Stabilire il tasso di tecnicità e di politicità del governo Draghi può essere un esercizio interessante se seguito da una riflessione su quello che verrà. Finita quasi per miracolo la stupidissima diatriba, nella quale si sono distinti (sic) giornalisti e commentatori del Corriere della Sera e i loro ammiratori, sui governi non eletti dal popolo, non usciti dalle urne, potremmo decidere di usare qualche misurazione convincente dei governi non guidati da un politico. Il manuale Cencelli, basato sull’importanza di ciascun ministero, rimane certamente una guida utile.

A occhio mi sembra possibile sostenere che la tecnicità del governo Draghi prevale di pochissimo sulla sua politicità e unicamente grazie al peso giustamente ragguardevole della presidenza del Consiglio.
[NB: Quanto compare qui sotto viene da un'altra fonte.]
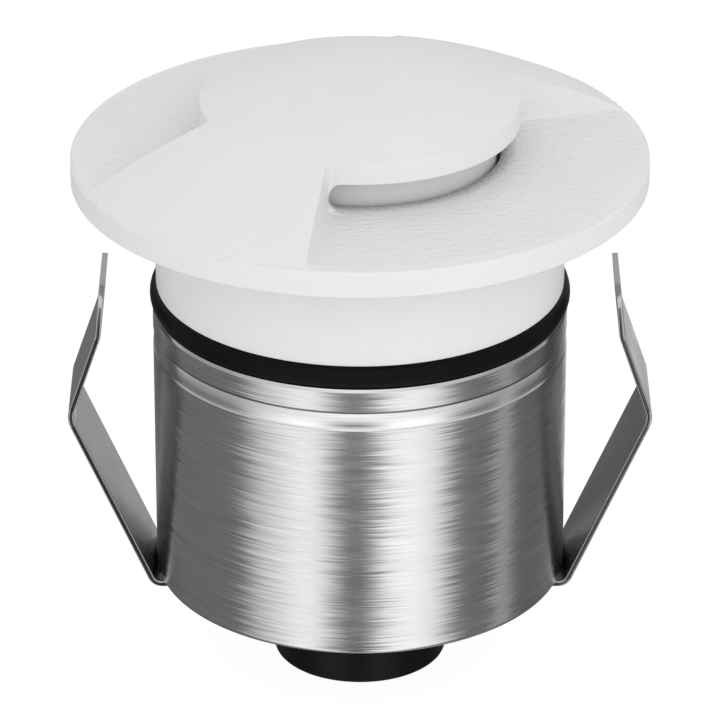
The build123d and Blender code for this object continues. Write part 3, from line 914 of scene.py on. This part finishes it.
FLOOR_Z = CAD_LOW.z
FLOOR_SIZE = 6                # metres
FLOOR_GAP = 0.0001            # below the part, so that the two never share a plane
FLOOR_WHITE, FLOOR_SHADE, FLOOR_GLOW = 0.93, 0.1, 0.95
KEY_FROM = (0.137, -0.512, 0.282)
KEY_AIM = (0, 0, -0.01)
KEY_SIZE = 0.35
SENSOR_WIDTH = 36
CLIP_START = 0.01
BRIGHTEST = 2.0               # strength of a board at the ramp's full white
HORIZON, ZENITH = 1.11, 0.98     # how the even light varies with height
# What metal reflects: white and grey boards all round the light, each (degrees from -Y towards +X,
# strength). The low boards make the upright bands in the steel, and the high ones light its edges.
LOW_BOARDS = ((-180, 0.25), (-166, 0.22), (-158, 0.14), (-130, 0.12), (-118, 0.18), (-71, 0.18),
              (-60, 0.85), (-34, 1.65), (-24, 1.55), (-14, 0.5), (-8, 0.02), (2, 0.02), (8, 0.45),
              (16, 1.5), (28, 1.8), (43, 1.5), (57, 0.17), (80, 0.14), (84, 0.6), (91, 0.6),
              (97, 0.14), (118, 0.14), (140, 0.2), (156, 0.22), (161, 0.5), (168, 1.0), (176, 0.9),
              (180, 0.3))
LEVEL_BOARDS = ((-180, 0.3), (-165, 0.15), (-150, 0.15), (-140, 0.6), (-118, 0.75), (-105, 0.48),
                (-70, 0.48), (-45, 1.0), (0, 1.4), (45, 1.0), (70, 0.48), (105, 0.45), (118, 0.6),
                (140, 0.6), (155, 0.5), (170, 0.5), (180, 0.3))
HIGH_BOARDS = ((-180, 0.8), (-90, 0.55), (0, 1.5), (90, 0.55), (180, 0.8))
LOW_TO_LEVEL = (-0.36, -0.29)  # sines of the heights between which one row of boards gives way
LEVEL_TO_HIGH = (0.0, 0.26)


def floor_material():
    """Pale matt board, seen as white with a faint shadow. It is clear when seen from below."""
    material = bpy.data.materials.new("pale_matt_board")
    material.use_nodes = True
    tree = material.node_tree
    tree.nodes.clear()
    board = add(tree, "ShaderNodeBsdfDiffuse", {"Color": (*[FLOOR_WHITE] * 3, 1)})
    faint = add(tree, "ShaderNodeBsdfDiffuse", {"Color": (*[FLOOR_SHADE] * 3, 1)})
    glow = add(tree, "ShaderNodeEmission", {"Color": (1, 1, 1, 1), "Strength": FLOOR_GLOW})
    white = add(tree, "ShaderNodeAddShader",
                {0: faint.outputs["BSDF"], 1: glow.outputs["Emission"]})
    ray = add(tree, "ShaderNodeLightPath").outputs
    seen = calc(tree, "MAXIMUM", calc(tree, "MAXIMUM", ray["Is Camera Ray"], ray["Is Glossy Ray"]),
                ray["Is Transmission Ray"])
    lit = add(tree, "ShaderNodeMixShader",
              {0: seen, 1: board.outputs["BSDF"], 2: white.outputs["Shader"]})
    below = add(tree, "ShaderNodeNewGeometry").outputs["Backfacing"]
    clear = add(tree, "ShaderNodeBsdfTransparent")
    whole = add(tree, "ShaderNodeMixShader",
                {0: below, 1: lit.outputs["Shader"], 2: clear.outputs["BSDF"]})
    add(tree, "ShaderNodeOutputMaterial", {"Surface": whole.outputs["Shader"]})
    return material


def boards(tree, heading, stops):
    """One row of boards round the light, as strengths that follow the heading from 0 to 1."""
    ramp = add(tree, "ShaderNodeValToRGB", {"Fac": heading})
    elements = ramp.color_ramp.elements
    while len(elements) > 1:
        elements.remove(elements[-1])
    for k, (degrees, strength) in enumerate(stops):
        place = (degrees + 180) / 360
        stop = elements[0] if k == 0 else elements.new(place)
        stop.position = place
        stop.color = (*[strength / BRIGHTEST] * 3, 1)
    return ramp.outputs["Color"]


def studio_world(soft_light):
    """Even light for matt surfaces, white for the camera, and boards for what metal reflects."""
    world = bpy.data.worlds.new("studio")
    world.use_nodes = True
    tree = world.node_tree
    tree.nodes.clear()
    way = add(tree, "ShaderNodeTexCoord").outputs["Generated"]
    parts = add(tree, "ShaderNodeSeparateXYZ", {"Vector": way}).outputs
    angle = calc(tree, "ARCTAN2", parts["X"], calc(tree, "MULTIPLY", parts["Y"], -1.0))
    heading = remap(tree, angle, 0.0, 1.0, -pi, pi)
    rows = [boards(tree, heading, stops) for stops in (LOW_BOARDS, LEVEL_BOARDS, HIGH_BOARDS)]
    seen = rows[0]
    for row, (start, end) in zip(rows[1:], (LOW_TO_LEVEL, LEVEL_TO_HIGH)):
        share = add(tree, "ShaderNodeMapRange",
                    {"Value": parts["Z"], "From Min": start, "From Max": end},
                    interpolation_type="SMOOTHSTEP")
        seen = add(tree, "ShaderNodeMix", {0: share.outputs["Result"], 6: seen, 7: row},
                   data_type="RGBA").outputs[2]
    boards_light = add(tree, "ShaderNodeBackground", {"Color": seen, "Strength": BRIGHTEST})
    ray = add(tree, "ShaderNodeLightPath").outputs
    direct = calc(tree, "MAXIMUM", ray["Is Camera Ray"], ray["Is Transmission Ray"])
    level = remap(tree, parts["Z"], HORIZON * soft_light, ZENITH * soft_light, 0.0, 1.0)
    even = add(tree, "ShaderNodeBackground",
               {"Strength": remap(tree, direct, level, 1.0, 0.0, 1.0)})
    light = add(tree, "ShaderNodeMixShader",
                {0: ray["Is Glossy Ray"], 1: even.outputs["Background"],
                 2: boards_light.outputs["Background"]})
    add(tree, "ShaderNodeOutputWorld", {"Surface": light.outputs["Shader"]})
    bpy.context.scene.world = world


def soft_box(power):
    """The one lamp, near the camera. Metal doesn't mirror it, because the boards stand for it."""
    light = bpy.data.lights.new("soft_box", "AREA")
    light.shape = "SQUARE"
    light.size = KEY_SIZE
    light.energy = power
    made = bpy.data.objects.new("soft_box", light)
    made.location = KEY_FROM
    aim = Vector(KEY_AIM) - Vector(KEY_FROM)
    made.rotation_euler = aim.to_track_quat("-Z", "Y").to_euler()
    made.visible_glossy = False
    bpy.context.scene.collection.objects.link(made)


def photograph_camera(stage):
    """The camera, at the photograph's angle and distance."""
    camera = bpy.data.objects.new("camera", bpy.data.cameras.new("camera"))
    back = Vector((0, -cos(stage.elevation), sin(stage.elevation)))
    camera.location = Vector((0, 0, stage.aim_height)) + stage.distance * back
    camera.rotation_euler = (-back).to_track_quat("-Z", "Y").to_euler()
    camera.data.lens = stage.lens
    camera.data.sensor_width = SENSOR_WIDTH
    camera.data.clip_start = CLIP_START
    bpy.context.scene.collection.objects.link(camera)
    return camera


class WELL_LIGHT_OT_stage(bpy.types.Operator):
    """Floor, soft studio light, what metal reflects, and the camera at the photograph's angle"""
    bl_idname = "well_light.stage"
    bl_label = "Stage"

    def execute(self, context):
        stage = settings()[2]
        bpy.ops.mesh.primitive_plane_add(size=FLOOR_SIZE, location=(0, 0, FLOOR_Z - FLOOR_GAP))
        floor = context.object
        floor.name = "floor"
        floor.visible_glossy = False
        dress(floor, floor_material())
        studio_world(stage.sky)
        soft_box(stage.key)
        context.scene.camera = photograph_camera(stage)
        context.scene.view_settings.view_transform = "Standard"
        return {"FINISHED"}


# ---- pieces ----

class WELL_LIGHT_OT_cover(bpy.types.Operator):
    """Powder-coated cover with its screw thread"""
    bl_idname = "well_light.cover"
    bl_label = "Cover"

    def execute(self, context):
        colours, sizes, _ = settings()
        coat = powder_coated_casting(colours.coat, sizes.coat_grain)
        dress_nodes(coat, "cover")
        cover = dress(cover_casting(), coat)
        stand_for(cover, "top", "powder_coat", "cover")
        return {"FINISHED"}


class WELL_LIGHT_OT_optics(bpy.types.Operator):
    """Diffuser, its gasket and holding ring, and the reflector"""
    bl_idname = "well_light.optics"
    bl_label = "Optics"

    def execute(self, context):
        colours = settings()[0]
        dress_nodes(frosted_polycarbonate(colours.lens), "diffuser")
        dress_nodes(plain_moulding("cast_silicone", "#C4C4C2", 0.5, IOR=1.41), "diffuser_gasket")
        dress_nodes(moulded_nylon(colours.nylon), "diffuser_ring")
        dress_nodes(plain_moulding("white_polycarbonate", "#F0F0EE", 0.2, IOR=1.58), "reflector")
        return {"FINISHED"}


class WELL_LIGHT_OT_seal(bpy.types.Operator):
    """O-ring between the cover and the housing"""
    bl_idname = "well_light.seal"
    bl_label = "O-ring"

    def execute(self, context):
        seal = dress(turned("o_ring", seal_outline()), moulded_rubber(settings()[0].rubber))
        stand_for(seal, "seal", "black_rubber", "cover_seal")
        return {"FINISHED"}


class WELL_LIGHT_OT_housing(bpy.types.Operator):
    """Brushed steel housing"""
    bl_idname = "well_light.housing"
    bl_label = "Housing"

    def execute(self, context):
        colours, sizes, _ = settings()
        cup = dress(steel_cup(), brushed_stainless(colours.steel, sizes.brush_pitch),
                    turned_metal("turned_stainless", colours.groove, 0.24, 0.3))
        stand_for(cup, "body", "brushed_stainless", "housing")
        return {"FINISHED"}


class WELL_LIGHT_OT_clips(bpy.types.Operator):
    """Spring strap and its two arms"""
    bl_idname = "well_light.clips"
    bl_label = "Spring strap"

    def execute(self, context):
        colours = settings()[0]
        strip, edge = spring_strip_steel(colours.strip), sheared_edge(colours.strip_edge)
        low, high = heights("clip_strap")
        ring = turned("strap_ring", rounded([
            (STEM_HOLE_R, low, STRIP_EDGE_ROUND), (STRAP_RING_R, low, STRIP_EDGE_ROUND),
            (STRAP_RING_R, high, STRIP_EDGE_ROUND), (STEM_HOLE_R, high, STRIP_EDGE_ROUND)]))
        stand_for(dress(ring, strip), "body", "spring_steel", "clip_strap")
        for name, side in (("left", -1), ("right", 1)):
            arm = dress(spring_arm(f"{name}_spring_arm", side), strip, edge)
            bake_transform(arm)
            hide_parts(f"{name}_clip_arm")
        return {"FINISHED"}


class WELL_LIGHT_OT_gland(bpy.types.Operator):
    """Cable gland"""
    bl_idname = "well_light.gland"
    bl_label = "Cable gland"

    def execute(self, context):
        colours = settings()[0]
        nylon, rubber = moulded_nylon(colours.nylon), moulded_rubber(colours.rubber)
        dress_nodes(nylon, "gland_body", "gland_nut")
        dress_nodes(rubber, "gland_washer")
        cap = dress(turned("round_cap", cap_outline()), nylon)
        stand_for(cap, "body", "black_nylon", "gland_cap")
        sleeve = dress(turned("cable_sleeve", sleeve_outline(), SLEEVE_SEGMENTS), rubber)
        stand_for(sleeve, "body", "black_rubber", "gland_sleeve")
        return {"FINISHED"}


class WELL_LIGHT_OT_light_module(bpy.types.Operator):
    """Heat sink, LED board and its chips, screws and leads"""
    bl_idname = "well_light.light_module"
    bl_label = "Light module"

    def execute(self, context):
        dress_nodes(turned_metal("turned_aluminium", "#C9CACC", 0.32), "heat_sink")
        dress_nodes(plain_moulding("white_solder_mask", "#E8E8E2", 0.35, IOR=1.5), "led_board")
        dress_nodes(plain_moulding("phosphor_silicone", "#E8C850", 0.3, IOR=1.41), "led_chips")
        screws = turned_metal("zinc_plated_steel", "#C0C2C6", 0.28)
        dress_nodes(screws, "led_screws", "board_screws")
        dress_nodes(plain_moulding("red_pvc", "#A81814", 0.42, IOR=1.53), "lead_positive")
        dress_nodes(plain_moulding("black_pvc", "#1C1C1C", 0.42, IOR=1.53), "lead_negative")
        return {"FINISHED"}


class WELL_LIGHT_OT_driver(bpy.types.Operator):
    """Driver board, its spacers, and what is soldered to it"""
    bl_idname = "well_light.driver"
    bl_label = "Driver"

    def execute(self, context):
        dress_nodes(plain_moulding("green_solder_mask", "#1C6A3C", 0.3, IOR=1.5), "driver_board")
        dress_nodes(turned_metal("turned_brass", "#C8A45A", 0.3), "board_spacers")
        dress_nodes(turned_metal("drawn_aluminium_can", "#B8BABC", 0.34), "driver_capacitor")
        dress_nodes(plain_moulding("sintered_ferrite", "#3A3A3D", 0.6), "driver_inductor")
        dress_nodes(plain_moulding("moulded_epoxy", "#202022", 0.5), "driver_chips")
        return {"FINISHED"}


class WELL_LIGHT_PT_panel(bpy.types.Panel):
    """The light's pieces and stage, one button each"""
    bl_idname = "WELL_LIGHT_PT_panel"
    bl_label = "Well light"
    bl_space_type = "VIEW_3D"
    bl_region_type = "UI"
    bl_category = "Well light"

    def draw(self, context):
        for step in STEPS:
            self.layout.operator(step.bl_idname)
        for group in settings():
            for name in group.bl_rna.properties.keys():
                if name not in ("rna_type", "name"):
                    self.layout.prop(group, name)


STEPS = (WELL_LIGHT_OT_cover, WELL_LIGHT_OT_optics, WELL_LIGHT_OT_seal, WELL_LIGHT_OT_housing,
         WELL_LIGHT_OT_clips, WELL_LIGHT_OT_gland, WELL_LIGHT_OT_light_module,
         WELL_LIGHT_OT_driver, WELL_LIGHT_OT_stage)
GROUPS = {"well_light_colours": WellLightColours, "well_light_sizes": WellLightSizes,
          "well_light_stage": WellLightStage}


def register():
    for kind in (*GROUPS.values(), *STEPS, WELL_LIGHT_PT_panel):
        bpy.utils.register_class(kind)
    for name, group in GROUPS.items():
        setattr(bpy.types.Scene, name, bpy.props.PointerProperty(type=group))


def unregister():
    for name in GROUPS:
        delattr(bpy.types.Scene, name)
    for kind in reversed((*GROUPS.values(), *STEPS, WELL_LIGHT_PT_panel)):
        bpy.utils.unregister_class(kind)


def main():
    register()
    for step in STEPS:
        group, name = step.bl_idname.split(".")
        getattr(getattr(bpy.ops, group), name)()


if __name__ == "__main__":
    main()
I numeri contano, ma bisogna saperli contare. Tuttavia, anche le percezioni e le impressioni contano, eccome. Non c’è dubbio che, all’estero, sono la storia professionale e il prestigio di Draghi che sovrastano qualsiasi altro criterio e che consentono ai politici e agli operatori dei media europei e Usa di vedere in Draghi colui che ha messo da parte i litigiosi partiti e persegue una politica credibile a livello europeo.

La crisi dei partiti

Il punto della sospensione della politica, addirittura della democrazia, in Italia è stato variamente sollevato tanto con apprezzamento quanto con preoccupazione. Detto che la democrazia costituzionale non ha subìto nessuna ferita poiché il governo ha tutta la legittimità che gli deriva dalla fiducia del parlamento (che, incidentalmente, non può essere sciolto durante il semestre bianco, ma può fare cadere il governo), che i partiti svolgano un ruolo secondario è certamente visto con favore da moltissimi italiani. Ricordo che in tutte le statistiche i partiti vengono valutati positivamente dal 6/8 per cento degli italiani.
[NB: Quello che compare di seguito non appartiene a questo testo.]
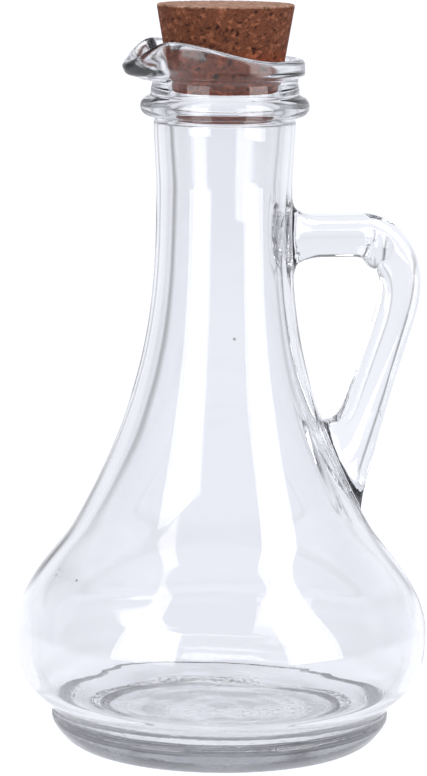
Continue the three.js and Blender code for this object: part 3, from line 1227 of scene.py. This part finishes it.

Che il governo Draghi costituisca una utile parentesi affinché i partiti italiani si riformino e diano vita ad un nuovo, migliore sistema dei partiti pare finora, e per quel che mi riguarda per parecchio tempo a venire, una non pia, ma pietosa illusione. Nel frattempo, i partiti stanno cercando i modi migliori per rimanere a galla, per non essere oscurati dal Presidente del Consiglio e dalle sue decisioni, per avere qualche visibilità su politiche che, talvolta, non condividono, ma che non hanno saputo contrastare proponendo alternative praticabili. Tirano la corda da una parte e dall’altra, ma Draghi procede imperterrito sostenendo alcuni suoi ministri tecnici anche quando ci sarebbe molto da discutere e migliorare. La giustizia è proprio una delle tematiche discutibili e migliorabili. Qui si situa il problema.

Rendere conto

Non importa in che modo un Presidente del Consiglio viene nominato e un governo viene formato. Il Parlamento mantiene tutti i suoi poteri e, nella misura in cui ne è capace, può esercitarli. Il vero problema dei governi guidati da uomini (e, eventualmente, donne) non politici è che possono agire senza dovere rendere conto a nessuno. Essendo molto improbabile (e sconsigliabile) che Draghi costituisca una sua lista e si candidi alle elezioni, il suo agire è tecnicamente e politicamente irresponsabile.

Democrazia è rendere conto da parte dei governanti ai cittadini di quello che si è fatto, non fatto, fatto male per ottenere un altro mandato. Questa accountability obbliga i governanti a prestare attenzione alle preferenze e alle esigenze dei cittadini, non necessariamente per soddisfarle tutte senza discussioni, anche per cambiarle. Altrimenti, il rischio è che molti settori di opinione pubblica accettino che qualcuno decida per loro, senza controlli e senza rendiconti. Irresponsabilmente.